En Barbacoas, un puñado de valerosas mujeres protagonizó en el 2012 la huelga de “piernas cruzadas” para exigir la pavimentación de la entonces trocha que unía la cabecera municipal con Buenavista para llegar a la Panamericana, y lograron que el Ejército la construyera. Aún faltan por pavimentar 11 de los 27 kilómetros prometidos, y la Fundación Piernas Cruzadas, creada con posterioridad para impulsar ese y otros proyectos que beneficien al pueblo, sigue trabajando a diario, sin ningún tipo de retribución económica, solo por amor a su tierra, para que cumplan la promesa y organismos del Estado firmen otros compromisos realistas.
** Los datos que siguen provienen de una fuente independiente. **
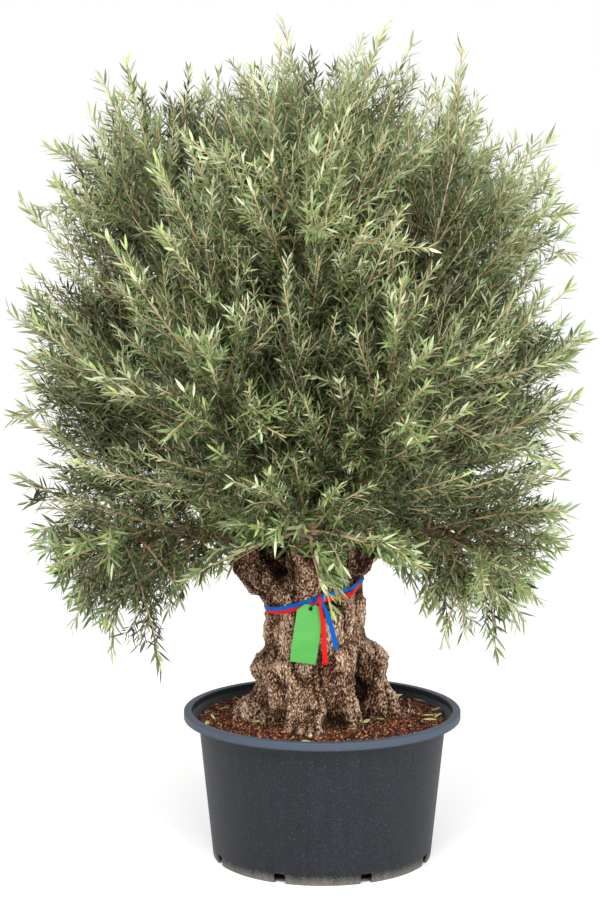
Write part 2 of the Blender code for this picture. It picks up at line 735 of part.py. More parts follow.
def slab_points(thing, low, high):
    """Plan points of the thing's mesh between two tilted planes, cut edges included."""
    mesh = thing.data
    count = len(mesh.vertices)
    places = np.empty(count * 3)
    mesh.vertices.foreach_get("co", places)
    places = places.reshape(-1, 3)
    level = places[:, 2] - BAND_SLOPE * places[:, 0]
    found = [places[(level >= low) & (level <= high), :2]]
    edges = np.array([edge.vertices[:] for edge in mesh.edges])
    first, second = level[edges[:, 0]], level[edges[:, 1]]
    for plane in (low, high):
        crossing = (first - plane) * (second - plane) < 0
        start, end = places[edges[crossing, 0]], places[edges[crossing, 1]]
        share = (plane - first[crossing]) / (second - first)[crossing]
        found.append((start + (end - start) * share[:, None])[:, :2])
    return np.concatenate(found)


def taut_loop(points, offset):
    """A convex loop round plan points: where each two neighbouring tangent lines cross."""
    turns = np.linspace(0, 2 * math.pi, BAND_DIRECTIONS, endpoint=False)
    normals = np.stack([np.cos(turns), np.sin(turns)], axis=-1)
    support = np.max(points @ normals.T, axis=0) + offset
    after = np.roll(normals, -1, axis=0)
    support_after = np.roll(support, -1)
    cross = normals[:, 0] * after[:, 1] - normals[:, 1] * after[:, 0]
    x = (support * after[:, 1] - support_after * normals[:, 1]) / cross
    y = (normals[:, 0] * support_after - after[:, 0] * support) / cross
    return np.stack([x, y], axis=-1)


def near_corners(loop):
    """Groups of a loop's corners that are so close together that they count as one."""
    groups = [[0]]
    for index in range(1, len(loop)):
        if np.linalg.norm(loop[index] - loop[groups[-1][0]]) < BAND_SHORTEST_EDGE:
            groups[-1].append(index)
        else:
            groups.append([index])
    if np.linalg.norm(loop[groups[-1][-1]] - loop[0]) < BAND_SHORTEST_EDGE:
        groups[0] += groups.pop()
    return groups


def build_band(name, trunk, middle, finish):
    """A flat band pulled taut round the waist, its plane sloping up to the right."""
    low, high = middle - BAND_WIDTH / 2, middle + BAND_WIDTH / 2
    points = slab_points(trunk, low, high)
    inner = taut_loop(points, BAND_OFFSET)
    outer = taut_loop(points, BAND_OFFSET + BAND_THICKNESS)
    groups = near_corners(outer)
    inner = np.array([inner[group].mean(axis=0) for group in groups])
    outer = np.array([outer[group].mean(axis=0) for group in groups])
    corners = []
    for loop, level in ((inner, low), (outer, low), (outer, high), (inner, high)):
        height = level + BAND_SLOPE * loop[:, 0]
        corners.append(np.concatenate([loop, height[:, None]], axis=1))
    count = len(groups)
    faces = []
    for corner in range(4):
        after = (corner + 1) % 4
        for index in range(count):
            ahead = (index + 1) % count
            faces.append((
                corner * count + index,
                corner * count + ahead,
                after * count + ahead,
                after * count + index,
            ))
    return solid(name, np.concatenate(corners), faces, finish)


def front_of(things, x_range, z_range):
    """The foremost Y along the edges of these things inside a window seen from the front."""
    foremost = []
    shares = np.linspace(0, 1, 25)[:, None, None]
    for thing in things:
        places = np.array([vertex.co[:] for vertex in thing.data.vertices])
        start, end = places[[edge.vertices[:] for edge in thing.data.edges]].swapaxes(0, 1)
        x, y, z = np.moveaxis(start + (end - start) * shares, -1, 0)
        seen = (x > x_range[0]) & (x < x_range[1]) & (z > z_range[0]) & (z < z_range[1])
        foremost.append(y[seen].min())
    return min(foremost)


def build_knot(front, finish):
    """The small knot in front of the bands, with a flat underside that the tails hang from."""
    middle_y = front - CLEAR - KNOT_SIZE[1] / 2
    angles = 2 * math.pi * (np.arange(KNOT_SIDES) + 0.5) / KNOT_SIDES
    widest = math.cos(math.pi / KNOT_SIDES)
    rings = []
    for rise, share in KNOT_ROWS:
        x = KNOT_PLACE + KNOT_SIZE[0] / 2 * share * np.cos(angles) / widest
        y = middle_y + KNOT_SIZE[1] / 2 * share * np.sin(angles) / widest
        z = np.full(KNOT_SIDES, KNOT_FOOT_HEIGHT + KNOT_SIZE[2] * rise)
        rings.append(np.stack([x, y, z], axis=-1))
    return skin("ribbon_knot", rings, finish)


def build_tail(name, tail, front, finish):
    """A flat tail hanging from under the knot, bowed to one side and a little forward."""
    top = KNOT_FOOT_HEIGHT - CLEAR
    shares = np.linspace(1, 0, TAIL_ROWS)
    x = tail.top + (tail.end - tail.top) * shares + tail.bow * np.sin(math.pi * shares)
    z = top + (tail.end_height - top) * shares
    y = front - TAIL_THICKNESS / 2 - TAIL_BOW * np.sin(math.pi * shares)
    half_width = (TAIL_TOP_WIDTH + (TAIL_FOOT_WIDTH - TAIL_TOP_WIDTH) * np.sqrt(shares)) / 2
    corners = ((-1, 1), (-1, -1), (1, -1), (1, 1))
    sides = [
        np.stack([x + across * half_width, y + forward * TAIL_THICKNESS / 2, z], axis=-1)
        for across, forward in corners
    ]
    return skin(name, np.stack(sides, axis=1), finish)


def build_tag(front, finish):
    """The bare tag: a plate with clipped top corners and a round eyelet, leaning as it hangs."""
    half = TAG_WIDTH / 2
    below = TAG_LENGTH - TAG_EYELET_BELOW_TOP
    above = TAG_EYELET_BELOW_TOP
    outline = [
        (-half, -below), (half, -below), (half, above - TAG_CLIP),
        (half - TAG_CLIP, above), (TAG_CLIP - half, above), (-half, above - TAG_CLIP),
    ]
    lean = math.radians(TAG_LEAN)

    def place(across, up, y):
        x = TAG_EYELET[0] + across * math.cos(lean) + up * math.sin(lean)
        z = TAG_EYELET[1] - across * math.sin(lean) + up * math.cos(lean)
        return x, y, z

    front_y = front - TAG_THICKNESS
    rings = [[place(*point, y) for point in outline] for y in (front, front_y)]
    tag = skin("tag", rings, finish)
    punch = primitive(
        "punch", bmesh.ops.create_cone, cap_ends=True, segments=12,
        radius1=TAG_EYELET_RADIUS, radius2=TAG_EYELET_RADIUS, depth=0.02,
    )
    for vertex in punch.data.vertices:
        vertex.co = place(vertex.co.x, vertex.co.y, front - TAG_THICKNESS / 2 - vertex.co.z)
    punch.hide_render = True
    punch.display_type = "WIRE"
    hole = tag.modifiers.new("Eyelet", "BOOLEAN")
    hole.operation = "DIFFERENCE"
    hole.object = punch
    return tag


def build_string(front, knot_front, finish):
    """The tag's string: from the knot through the eyelet and back."""
    hang = TAG_EYELET_RADIUS * math.cos(math.pi / 12) - STRING_RADIUS - CLEAR
    lean = math.radians(TAG_LEAN)
    low = np.array([
        TAG_EYELET[0] + hang * math.sin(lean),
        front - TAG_THICKNESS / 2,
        TAG_EYELET[1] + hang * math.cos(lean),
    ])
    knot_middle_y = knot_front - CLEAR - KNOT_SIZE[1] / 2
    top = np.array([STRING_PLACE, knot_middle_y, KNOT_FOOT_HEIGHT - CLEAR])
    out = np.array([0.0, STRING_REACH, 0.0])
    drop = np.array([0.0, 0.0, -STRING_END])
    rise = np.array(STRING_RISE)
    beside = out * STRING_IN_EYELET
    route = [top - out, top - out + drop, low - out + rise, low - beside, low]
    route += [low + beside, low + out + rise, top + out + drop, top + out]
    return tube("tag_string", np.array(route), STRING_RADIUS, STRING_SIDES, finish)


def tube(name, route, radius, sides, finish):
    """A round tube of even radius along a route."""
    along = unit(np.gradient(route, axis=0))
    angles = np.linspace(0, 2 * math.pi, sides, endpoint=False)
    across = unit(np.cross(along, [1.0, 0.0, 0.05]))
    around = np.cross(along, across)
    outward = (
        across[:, None] * np.cos(angles)[None, :, None]
        + around[:, None] * np.sin(angles)[None, :, None]
    )
    return skin(name, route[:, None] + outward * radius, finish)


def build():
    """Builds every piece of the tree."""
    remove_everything()
    bark = material("bark", (0.20, 0.13, 0.09), 0.90)
    leaves = material("leaves", (0.16, 0.20, 0.10), 0.60)
    slate = material("slate plastic", (0.045, 0.052, 0.065), 0.55)
    earth = material("bark soil", (0.12, 0.045, 0.020), 0.95)
    blue = material("blue ribbon", (0.010, 0.17, 0.66), 0.45)
    red = material("red ribbon", (0.75, 0.045, 0.035), 0.45)
    green = material("green card", (0.13, 0.56, 0.13), 0.50)
    dark = material("dark string", (0.02, 0.05, 0.05), 0.70)

    build_pot(slate)
    build_soil(earth)
    limbs = bough_limbs()
    trunk = build_trunk(limbs, bark)
    for name, limb in limbs.items():
        build_bough(name, limb, bark)

    stretches = [limb.samples(0, bough_end(limb)) for limb in limbs.values()]
    for arm in ARMS.values():
        limb = Limb(*arm)
        stretches.append(limb.samples(0, limb.length))
    obstacles = tuple(np.concatenate(list(parts)) for parts in zip(*stretches))
    sleeves = limb_sleeves(limbs)
    for name, limb in limbs.items():
        build_mass(name, limb, Space(name, obstacles), sleeves, leaves)
    scattered(sleeves)

    half_band = (BAND_WIDTH + CLEAR) / 2
    upper = build_band("ribbon_blue", trunk, BAND_MIDDLE_HEIGHT + half_band, blue)
    lower = build_band("ribbon_red", trunk, BAND_MIDDLE_HEIGHT - half_band, red)
    band_front = front_of((upper, lower), *KNOT_WINDOW)
    build_knot(band_front, blue)
    front = front_of((trunk, upper, lower), *TAG_WINDOW)
    build_tail("ribbon_tail_red", RED_TAIL, front - TAIL_CLEARANCE, red)
    build_tail("ribbon_tail_blue", BLUE_TAIL, front - TAIL_CLEARANCE, blue)
    build_tag(front - TAG_CLEARANCE, green)
    build_string(front - TAG_CLEARANCE, band_front, dark)


build()
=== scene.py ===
"""The looks of an old potted olive tree: bark, boughs, twigs, leaves, pot, soil, ribbon and bare tag.

Metres, Z up. The middle of the pot's flat underside is the origin and the front faces -Y.
"""

import math
from collections import namedtuple
from itertools import product

import bpy
import numpy as np
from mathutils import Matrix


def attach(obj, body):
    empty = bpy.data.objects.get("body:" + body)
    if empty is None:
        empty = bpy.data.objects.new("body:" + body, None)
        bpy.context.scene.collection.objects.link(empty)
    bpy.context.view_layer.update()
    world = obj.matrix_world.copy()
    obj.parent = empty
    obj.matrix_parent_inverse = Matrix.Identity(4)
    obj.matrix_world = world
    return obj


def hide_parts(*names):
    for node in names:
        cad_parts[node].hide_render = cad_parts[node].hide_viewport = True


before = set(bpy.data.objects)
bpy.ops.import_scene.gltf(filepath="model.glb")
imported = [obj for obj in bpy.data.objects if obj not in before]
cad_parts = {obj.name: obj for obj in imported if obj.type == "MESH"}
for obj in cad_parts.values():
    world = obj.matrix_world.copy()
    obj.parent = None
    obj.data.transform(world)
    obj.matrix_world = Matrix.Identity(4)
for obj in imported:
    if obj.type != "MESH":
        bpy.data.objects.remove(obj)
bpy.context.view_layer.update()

SEED = 7
CROWN_SEED = 100
LITTER_SEED = 200
# A steep direction that hardly any growth follows, from which square directions are found.
STEEP = (0.12, 0.34, 0.93)
UP = np.array([0.0, 0.0, 1.0])
GOLDEN_TURN = math.pi * (3 - math.sqrt(5))
MILLIMETRE = 0.001
FAR = 9.0
WHITE = (1.0, 1.0, 1.0, 1.0)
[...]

Porque pocos entienden en Barbacoas y Roberto Payán que con dineros del Fondo Adaptación, tras las inundaciones del 2010, levantaran sendos hospitales, grandes y modernos, diseñados en un escritorio de Bogotá, sin tener en cuenta que carecen de los recursos humanos y materiales para sostenerlos. En el de Roberto Payán ni siquiera hay energía, que debe llevar la alcaldía, y no se ha inaugurado. Tampoco abrió las puertas el de sus vecinos. Pueden convertirse en “dos lindos elefantes blancos”, advirtieron.

De no corregirse el rumbo de esa Colombia ignorada, al optimismo y determinación de las mujeres de piernas cruzadas por pintar otro horizonte lo vencerá el derrotismo de quienes no avistan una salida: “Nos acostumbramos tanto a la falta de esperanza que uno no piensa en el futuro”.